Caught a wonderful show on the weekend at the AGO – “Living with monsters” which is a sampling from the private collection of the brilliant filmmaker Guillermo Del Toro, who began as an amateur illustrator, then worked in special-effects, before finally getting behind the camera to add some of the most wildly imaginative visual ideas to film culture since the arrival of the great Terry Gilliam, a few decades earlier.
Del Toro actually keeps his collection in a place that sounds truly magical – a special house, modelled after that of one of his childhood heroes, the author and horror anthologist Forest J Ackerman – and in it, as he states at the entrance, is “Every book I’ve ever read, and ever toy I ever bought.”
And there is one heck of a lot of unique wonderful beyond that, to be seen.
Pan and Faerie (top photo)
For anyone who is not already a fan of Del Toro, I have to recommend Pan’s Labyrinth – an incredible dark (that is, authentic-feeling) fairy tale, with a surprising historical context (Spanish struggle against fascism), and some really amazing acting (especially from the young star – whose warm intelligent and skeptical witness absolutely carries the film). And that’s not even getting into the superbly imagined and richly realized enchanted characters.
Another extraordinary phantasmagorical character – this time from one of his films that I haven’t yet seen. I’m going to hazard a guess and say this is probably not one of the heroes of the piece (although that’s still a bit less than a hundred percent, considering Guillermo’s proven abilities to recontextualize and surprise us, with new perspectives that we didn’t see coming, until they overtook and overwhelmed us).
Of course, he didn’t just start blending and innovating horror ideas out of an empty void – his years of keen adoration of the classics show up everywhere, not by making his work derivative, but by proving it well informed and respectful of the culture in which it is so beautifully well-rooted.
This way above life-size head is really wonderful – the expression far too complex to be easily plumbed or dismissed. Thoughtful and concerned in a sad quiet way that can’t help making you feel sympathetic with the big-guy. One gets the distinct impression from the show, that sympathy with monsters was of great value to Del Toro when he was young, and working his way through a difficult childhood. Very simpatico stuff – for so many of us.
This tiny treasure really did it for me – having already gone out on a limb to say I’m a cat guy, let me be even more incendiary by admitting I don’t care a whit for “Rocky horror picture show” (though Tim Curry himself is a genius – especially musically) – for me, it’s always been Brian De Palma’s “Phantom of the paradise.” Not only did I start digging into Faust, immediately after seeing it – but the songs (some of Paul Williams very best ever) sit well in my head to this day, and continue to do good things up there. The way that the (same) band is evolved through several different epochs of pop (right up to an anticipatory punk caricature, that is, in it’s way, even more trenchant than clockwork orange) and the saving of this excess, by a return to simple heartfelt rock, makes this a musical parable and masterpiece, every bit as much as a filmic one. Plus, there’s no way I’m the only poor sap who has felt like the universal loser Winslow, more than once.
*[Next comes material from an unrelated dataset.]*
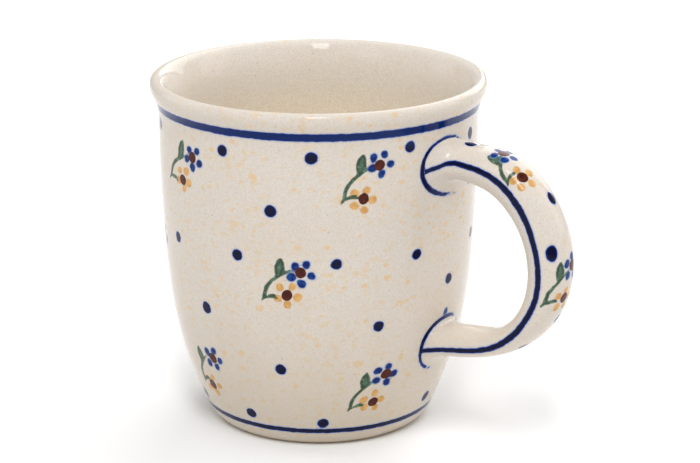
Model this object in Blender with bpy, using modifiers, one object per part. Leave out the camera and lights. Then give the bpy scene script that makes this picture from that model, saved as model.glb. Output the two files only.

Come on darling, be reasonable
Really not where one expects to find a scene of charming domesticity – and yet, what could possibly be more fun or appropriate? This axis between the horror felt by others, and the much softer interior lives of the strange characters themselves is one of Guillermo’s most compassionate obsessions. And lets face it – we all of us know poor Frank deserves a bit of happiness. Pitchforking locals really don’t often help – and they get it right, even less than that. Now if only she can get him to pitch-in with the housework a bit, we’re golden!